Turn-in Requirements for Part 2
- The source code for this analysis should be included in the same
(Python or Java) file containing the source code from Part 1.
- The analysis result should be in a single csv file named
most_purchased_together.csv with format as described above.
Resources
Important notes - for both parts
-
Grading will occur by running your code on a subset of the dataset in
Google Cloud Dataflow. There are many situations where your code might
work in the DirectRunner but not in the GoogleCloudDataflow runner.

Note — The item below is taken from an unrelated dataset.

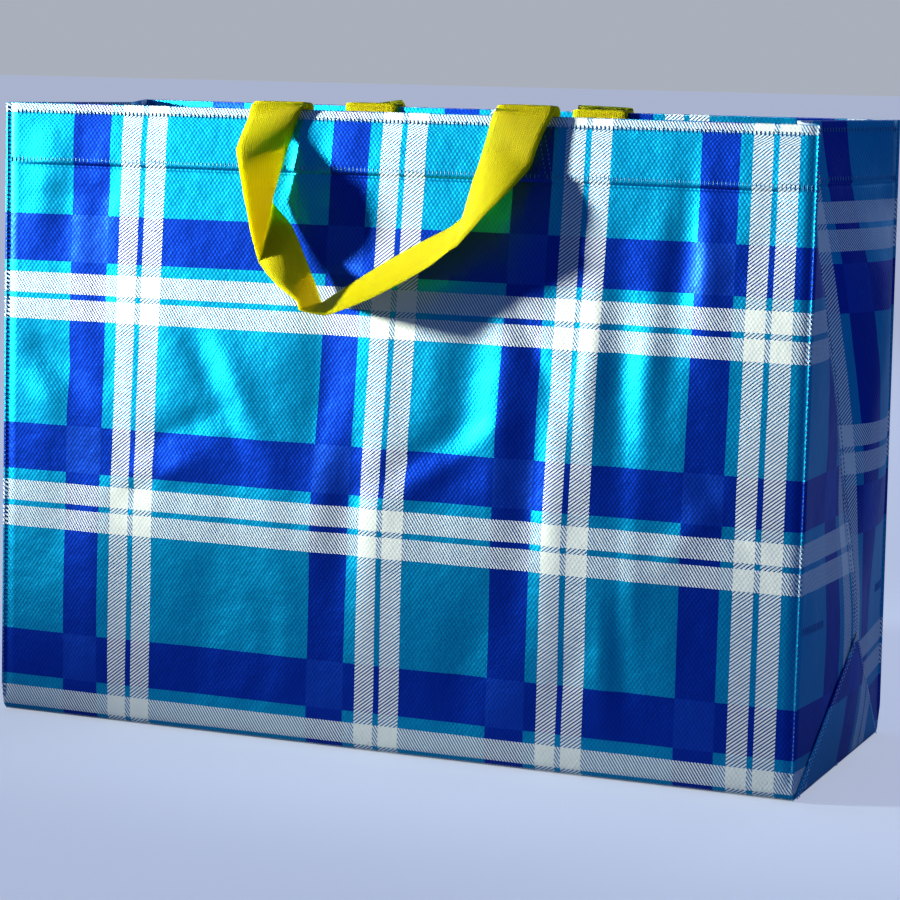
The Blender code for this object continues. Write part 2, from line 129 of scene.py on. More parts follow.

It is your responsibility to ensure that your code works correctly for
GoogleCloudDataflow. The DirectRunner will not be used in grading and
therefore will not be used in points assessment.
-
Many of the problems you are likely to encounter in this assignment
will be about the SDK. Please post these types of questions to Piazza
to help your fellow students with visibility. More specific
implementation questions are welcome via email or during office hours.
Turn-in:
On T-square, turn in the following items:
- All parts:
- If using Python:   
one Python file using the template from the resources above.
If using Java:       
one Java file.
- A README.txt containing any information needed to
run your code on Google Cloud Dataflow including the specific
commands used to run your code for all 9 parts.
Example:
- java test.java --input small_dataset.csv --output
bottles.csv --runner Direct --bottles_sold
- java test.java --input
small_dataset.csv --output dollars.csv --runner Direct
--dollars_sold
- java test.java --input
small_dataset.csv --output wine_dollars.csv --runner
Direct --winery_dollars_sold
- java test.java --input
small_dataset.csv --output wine_bottles.csv --runner
Direct --winery_bottles_sold
- Part 1: The following csv files with the below naming scheme
with formatting as described in the assignment
description.
- bottles_sold.csv
- dollars_sold.csv
- winery_bottles_sold.csv
- winery_dollars_sold.csv
- < variety > _bottles_sold.csv
- < variety > _dollars_sold.csv
- < variety > _winery_bottles_sold.csv
- < variety > _winery_dollars_sold.csv
- Part 2: The csv file named most_purchased_together.csv
with formatting as described in the assignment description.